Where does this "touch" come from? How did this "feeling" emerge?  That is the importance of diaspora  which is referred to as "blood memory" by the great playwright August Wilson .  We reconnect to each other, through each other  inside the rhythm of music.  From being "thrown together touching each other we were denied all sentiment, denied all the things that were supposed to produce sentiment, family, nation, language, religion, place, home. Though forced to touch and be touched, to sense and be sensed in that space of no space, though refused sentiment, history and home, we feel (for) each other" (431, Moten and Harney The Undercommons).  Music is the amalgamation of our journey, our ancestors, our arrival in the "new" world and of our triumphs.  We have created beauty out of our struggles. I absolutely love this class, because it's clear that Professor O'Farill loves music and wants us to love it as well.  Thank you for teaching me not to hear but how to listen, how to feel thorough the music and how to let others feel me.  

My Vibes (Music That Moves Me)
Mingus is so influenced by gospel, when they started shouting I felt it.
Signifying is a major feature of black music throughout the diaspora.
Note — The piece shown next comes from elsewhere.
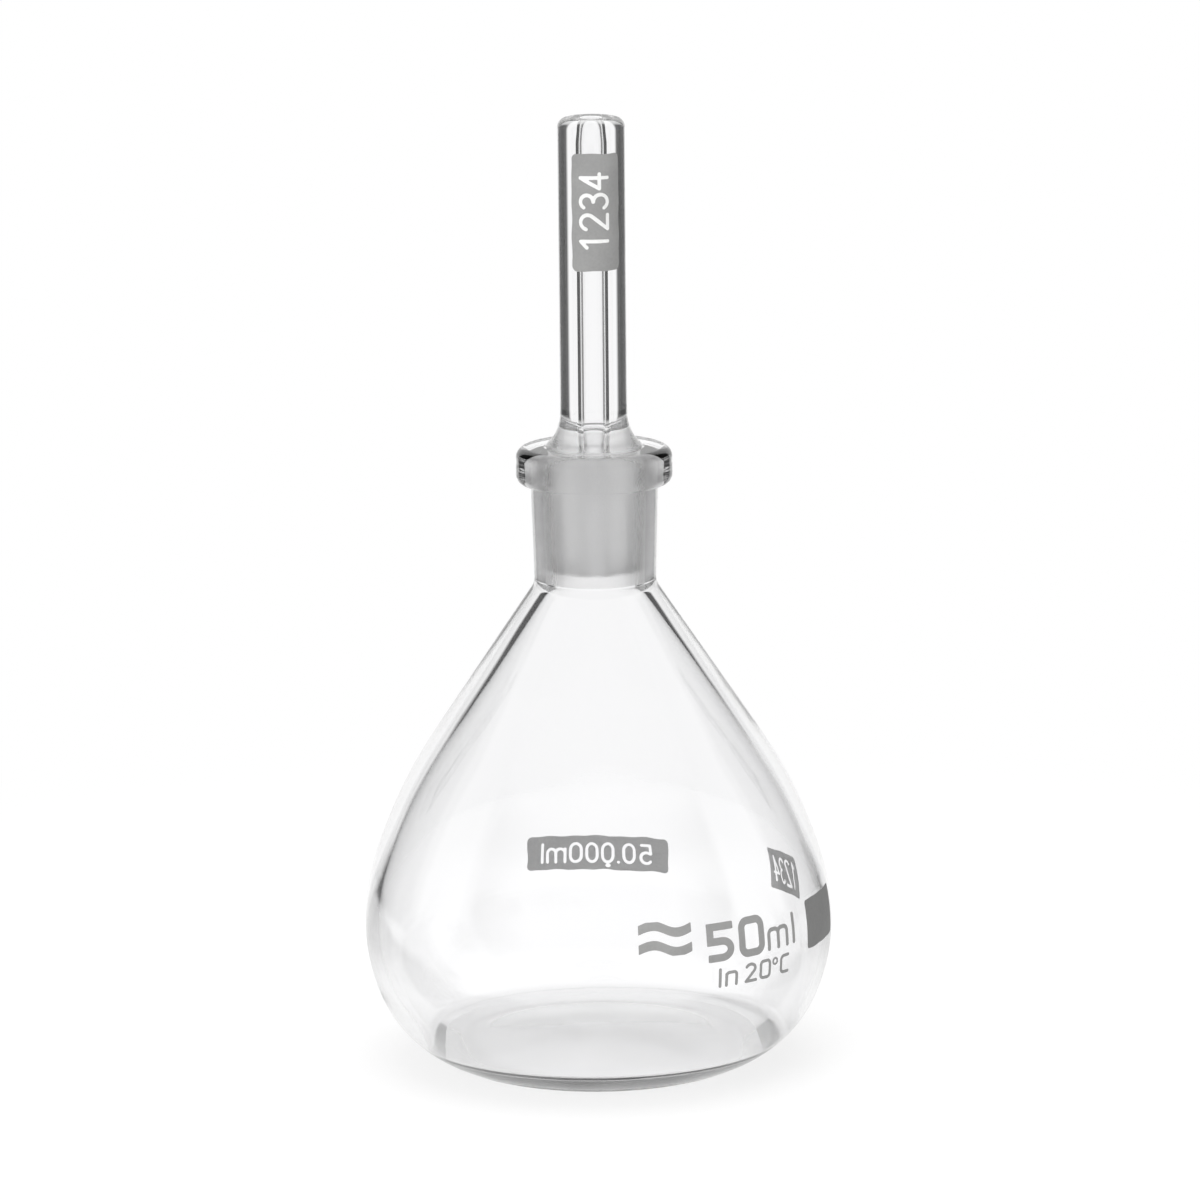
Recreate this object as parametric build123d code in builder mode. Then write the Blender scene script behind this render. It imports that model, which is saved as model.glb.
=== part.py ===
from build123d import *
from math import cos, radians, sin, tan
import os

# Pycnometer (specific gravity bottle) with its capillary stopper, stated capacity 50 ml.
# Millimetres. The origin is the centre of the base and +Z runs up the common axis.

# Outside of the bottle, from the base up
belly_diameter = 49.2       # widest outside diameter
rim_radius = 2.7            # edge of the base
rim_end_angle = 17.0        # degrees that the outline has turned where the rim arc ends
heel_radius = 12.6          # arc from the rim into the lower wall
heel_end_angle = 67.0       # degrees that it has turned where the heel arc ends
lower_wall_radius = 19.7    # arc from the heel up to the widest point
belly_radius = 22.7         # arc above the widest point
belly_angle = 17.7          # degrees that the belly arc turns
shoulder_radius = 52.3      # long arc into the straight cone of the shoulder
shoulder_half_angle = 33.9  # degrees between the straight shoulder and the axis
neck_foot_radius = 6.34     # outside of the neck where it meets the shoulder
neck_foot_fillet = 2.0
neck_draft = 1.7            # degrees that the neck widens upwards, outside
punt_radius = 13.0          # shallow hollow in the underside of the base
punt_height = 0.7

# Mouth and bead
neck_length = 14.4          # from the foot of the neck to the mouth plane
bead_diameter = 16.3
bead_height = 3.9
bead_top_round = 1.1
bead_bottom_round = 1.0
bead_root_fillet = 0.25
mouth_bevel = 0.25

# Ground joint, taper 1 in 10 on the diameter
joint_diameter = 10.0       # socket diameter at the mouth plane
joint_taper = 0.1           # loss of diameter for each millimetre of depth
seat_clearance = 0.03       # radial gap between the plug and the socket
socket_end_round = 0.5      # below the ground length, where the bore opens out

# Inside of the bottle
belly_wall = 1.3            # wall thickness at the widest point
inner_heel_radius = 1.8     # corner between the floor and the inner wall
inner_heel_angle = 50.0     # degrees that the corner turns
inner_lower_radius = 17.4
inner_belly_radius = 20.5
inner_belly_angle = 17.7
inner_shoulder_radius = 49.0

# Stopper
plug_depth = 13.0           # plug below the mouth plane
plug_stand = 0.2            # plug edge above the mouth plane
plug_end_bevel = 0.3
plug_edge_round = 0.12
flare_radius = 4.4          # concave root between the plug and the stem
stem_diameter = 7.0
stem_end_round = 1.0        # fire-polished outer edge
bore_diameter = 2.4         # capillary
bore_end_diameter = 2.0     # capillary where the heat has drawn its end in
bore_end_length = 2.5
bore_end_round = 0.25
overall_height = 100.0

# Derived sizes of the outside
belly_outer = belly_diameter / 2
base_flat = belly_outer - lower_wall_radius * (1 - sin(radians(heel_end_angle))) \
    - heel_radius * (sin(radians(heel_end_angle)) - sin(radians(rim_end_angle))) \
    - rim_radius * sin(radians(rim_end_angle))
belly_height = rim_radius * (1 - cos(radians(rim_end_angle))) \
    + heel_radius * (cos(radians(rim_end_angle)) - cos(radians(heel_end_angle))) \
    + lower_wall_radius * cos(radians(heel_end_angle))
shoulder_arc_drop = belly_radius * (1 - cos(radians(belly_angle))) \
    + shoulder_radius * (cos(radians(belly_angle)) - cos(radians(shoulder_half_angle)))
shoulder_arc_rise = belly_radius * sin(radians(belly_angle)) \
    + shoulder_radius * (sin(radians(shoulder_half_angle)) - sin(radians(belly_angle)))
shoulder_line_drop = belly_outer - shoulder_arc_drop - neck_foot_radius
neck_foot_height = belly_height + shoulder_arc_rise \
    + shoulder_line_drop / tan(radians(shoulder_half_angle))
mouth_height = neck_foot_height + neck_length
bead_bottom = mouth_height - bead_height
neck_top_radius = neck_foot_radius + (bead_bottom - neck_foot_height) * tan(radians(neck_draft))
bead_outer = bead_diameter / 2

# Derived sizes of the inside; the socket ends level with the foot of the neck
joint_radius = joint_diameter / 2
socket_end_radius = joint_radius - neck_length * joint_taper / 2
belly_inner = belly_outer - belly_wall
inner_floor_flat = belly_inner - inner_lower_radius * (1 - sin(radians(inner_heel_angle))) \
    - inner_heel_radius * sin(radians(inner_heel_angle))
inner_arc_drop = inner_belly_radius * (1 - cos(radians(inner_belly_angle))) \
    + inner_shoulder_radius * (cos(radians(inner_belly_angle)) - cos(radians(shoulder_half_angle)))
inner_arc_rise = inner_belly_radius * sin(radians(inner_belly_angle)) \
    + inner_shoulder_radius * (sin(radians(shoulder_half_angle)) - sin(radians(inner_belly_angle)))
inner_line_drop = belly_inner - inner_arc_drop - socket_end_radius
inner_line_rise = inner_line_drop / tan(radians(shoulder_half_angle))
inner_belly_height = neck_foot_height - inner_line_rise - inner_arc_rise
floor_height = inner_belly_height - inner_lower_radius * cos(radians(inner_heel_angle)) \
    - inner_heel_radius * (1 - cos(radians(inner_heel_angle)))

# Derived sizes of the stopper
plug_end_height = mouth_height - plug_depth
plug_end_radius = joint_radius - plug_depth * joint_taper / 2 - seat_clearance
plug_top_height = mouth_height + plug_stand
plug_top_radius = joint_radius + plug_stand * joint_taper / 2 - seat_clearance
stem_radius = stem_diameter / 2
flare_sine = (1 - (1 - (plug_top_radius - stem_radius) / flare_radius) ** 2) ** 0.5
flare_height = plug_top_height + flare_radius * flare_sine
bore_radius = bore_diameter / 2
bore_end_radius = bore_end_diameter / 2

os.makedirs("parts", exist_ok=True)

# Bottle: one revolved wall of blown glass
with BuildPart() as bottle:
    with BuildSketch(Plane.XZ) as glass:
        with BuildLine():
            punt = ThreePointArc(
                (0, punt_height),
                (punt_radius / 2, punt_height * 3 / 4),
                (punt_radius, 0),
            )
            base = Line(punt @ 1, (base_flat, 0))
            rim = JernArc(base @ 1, (1, 0), rim_radius, rim_end_angle)
            heel = JernArc(rim @ 1, rim % 1, heel_radius, heel_end_angle - rim_end_angle)
            lower = JernArc(heel @ 1, heel % 1, lower_wall_radius, 90 - heel_end_angle)
            belly = JernArc(lower @ 1, lower % 1, belly_radius, belly_angle)
            shoulder = JernArc(
                belly @ 1, belly % 1, shoulder_radius, shoulder_half_angle - belly_angle
            )
            cone = Line(shoulder @ 1, (neck_foot_radius, neck_foot_height))
            neck = Line(cone @ 1, (neck_top_radius, bead_bottom))
            bead_under = Line(neck @ 1, (bead_outer, bead_bottom))
            bead_side = Line(bead_under @ 1, (bead_outer, mouth_height))
            mouth = Line(bead_side @ 1, (joint_radius, mouth_height))
            socket = Line(mouth @ 1, (socket_end_radius, neck_foot_height))
            inner_cone = Line(
                socket @ 1,
                (belly_inner - inner_arc_drop, inner_belly_height + inner_arc_rise),
            )
            inner_shoulder = JernArc(
                inner_cone @ 1,
                inner_cone % 1,
                inner_shoulder_radius,
                inner_belly_angle - shoulder_half_angle,
            )
            inner_belly = JernArc(
                inner_shoulder @ 1, inner_shoulder % 1, inner_belly_radius, -inner_belly_angle
            )
            inner_lower = JernArc(
                inner_belly @ 1, inner_belly % 1, inner_lower_radius, inner_heel_angle - 90
            )
            inner_heel = JernArc(
                inner_lower @ 1, inner_lower % 1, inner_heel_radius, -inner_heel_angle
            )
            floor = Line(inner_heel @ 1, (0, floor_height))
            Line(floor @ 1, punt @ 0)
        make_face()
        fillet(glass.vertices().sort_by_distance(neck @ 0)[0], neck_foot_fillet)
        fillet(glass.vertices().sort_by_distance(neck @ 1)[0], bead_root_fillet)
        fillet(glass.vertices().sort_by_distance(bead_under @ 1)[0], bead_bottom_round)
        fillet(glass.vertices().sort_by_distance(bead_side @ 1)[0], bead_top_round)
        fillet(glass.vertices().sort_by_distance(socket @ 1)[0], socket_end_round)
        chamfer(glass.vertices().sort_by_distance(mouth @ 1)[0], mouth_bevel)
    revolve(axis=Axis.Z)
bottle.part.label = "bottle"
export_step(bottle.part, "parts/bottle.step")

# Stopper: ground plug, flared root and capillary stem in one piece
with BuildPart() as stopper:
    with BuildSketch(Plane.XZ) as rod:
        with BuildLine():
            plug_end = Line((bore_radius, plug_end_height), (plug_end_radius, plug_end_height))
            plug = Line(plug_end @ 1, (plug_top_radius, plug_top_height))
            flare = RadiusArc(plug @ 1, (stem_radius, flare_height), flare_radius)
            stem = Line(flare @ 1, (stem_radius, overall_height))
            stem_end = Line(stem @ 1, (bore_end_radius, overall_height))
            drawn_bore = Line(stem_end @ 1, (bore_radius, overall_height - bore_end_length))
            Line(drawn_bore @ 1, plug_end @ 0)
        make_face()
        chamfer(rod.vertices().sort_by_distance(plug_end @ 1)[0], plug_end_bevel)
        fillet(rod.vertices().sort_by_distance(plug @ 1)[0], plug_edge_round)
        fillet(rod.vertices().sort_by_distance(stem @ 1)[0], stem_end_round)
        fillet(rod.vertices().sort_by_distance(stem_end @ 1)[0], bore_end_round)
    revolve(axis=Axis.Z)
stopper.part.label = "stopper"
export_step(stopper.part, "parts/stopper.step")
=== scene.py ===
import math

import bmesh
import bpy
import numpy as np
from mathutils import Matrix, Vector


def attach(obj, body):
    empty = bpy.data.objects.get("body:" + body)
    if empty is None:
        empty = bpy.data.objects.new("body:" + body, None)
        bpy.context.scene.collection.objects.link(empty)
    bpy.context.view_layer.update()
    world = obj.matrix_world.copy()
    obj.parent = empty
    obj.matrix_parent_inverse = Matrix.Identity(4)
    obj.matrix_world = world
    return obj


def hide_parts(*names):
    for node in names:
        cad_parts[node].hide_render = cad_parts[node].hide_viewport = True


# Dressed model of a 50 ml pycnometer: blown clear glass, a ground joint and fired grey enamel marks.
# Lengths are in millimetres, as in the part's source, and MM turns them into metres.
# The table, the lamps and the textures are in metres.

MM = 0.001
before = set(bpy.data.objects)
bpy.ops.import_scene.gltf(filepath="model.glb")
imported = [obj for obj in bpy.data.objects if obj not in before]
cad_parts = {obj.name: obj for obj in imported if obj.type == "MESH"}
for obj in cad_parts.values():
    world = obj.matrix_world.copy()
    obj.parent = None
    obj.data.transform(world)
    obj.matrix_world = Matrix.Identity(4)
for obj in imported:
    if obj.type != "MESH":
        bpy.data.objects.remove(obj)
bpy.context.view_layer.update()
scene = bpy.context.scene

# Sizes, as in the part's source. A pair is an arc's radius and the degrees that it turns.
BELLY_R = 24.6                            # widest outside radius
RIM = (2.7, 17.0)                         # edge of the base
HEEL = (12.6, 50.0)                       # from the rim into the lower wall
LOWER = (19.7, 23.0)                      # from the heel up to the widest point
BELLY = (22.7, 17.7)                      # above the widest point
HALF_ANGLE = 33.9                         # degrees between the straight shoulder and the axis
SHOULDER = (52.3, HALF_ANGLE - BELLY[1])  # from the belly into the straight shoulder
NECK_FOOT_R = 6.34                        # outside of the neck where it meets the shoulder
NECK_FOOT_FILLET = 2.0
NECK_DRAFT = 1.7                          # degrees that the neck widens upwards
NECK_LENGTH = 14.4                        # from the foot of the neck to the mouth
PUNT_R = 13.0                             # shallow hollow in the underside of the base
PUNT_H = 0.7
BEAD_R = 8.15
BEAD_H = 3.9
BEAD_TOP = 1.1                            # rounds of the bead's upper and lower edge
BEAD_BOTTOM = 1.0
BEAD_ROOT = 0.25                          # fillet between the neck and the bead
MOUTH_BEVEL = 0.25
JOINT_R = 5.0                             # socket at the mouth
TAPER = 0.05                              # loss of radius for each millimetre of depth
CLEARANCE = 0.03                          # gap between the plug and the socket
SOCKET_END = 0.5                          # round where the socket opens into the shoulder
WALL = 1.3                                # at the widest point
IN_HEEL = (1.8, 50.0)                     # inner corner between the floor and the wall
IN_LOWER = (17.4, 40.0)
IN_BELLY = (20.5, 17.7)
IN_SHOULDER = (49.0, HALF_ANGLE - IN_BELLY[1])
PLUG_DEPTH = 13.0                         # plug below the mouth
PLUG_STAND = 0.2                          # plug above the mouth
PLUG_BEVEL = 0.3                          # at its lower end
PLUG_EDGE = 0.12                          # round at its upper end
FLARE_R = 4.4                             # concave root between the plug and the stem
STEM_R = 3.5
STEM_ROUND = 1.0                          # fire-polished outer edge
BORE_R = 1.2
BORE_END_R = 1.0                          # where the heat has drawn the bore's end in
BORE_END_LENGTH = 2.5
BORE_ROUND = 0.25
BORE_NECK_ROUND = 6.0                     # soft start of the drawn end
HEIGHT = 100.0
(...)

Classic. This song connects contemporary struggles to the historical plight of slavery which is demonstrative of ramifications in modern times. #BobMarleyGivesMeLife 

The Queen Anita Baker.  The title of this is Body and Soul (sounds familiar hmm *cough* Coleman Hawkins *cough* scroll up *cough*) The jazz influences on R&B/Soul music are clearly evident from the instrumentation to her vocalizations.  And when she hits that final note #Amen.


This song needs no explanation because something in Otis Redding's voice speaks to my soul, to my entire being. From Try A Little Tenderness to Sittin' on The Dock of the Bay, I never grow tired of his music, of soul music.



Music is life because it reminds us that we are alive.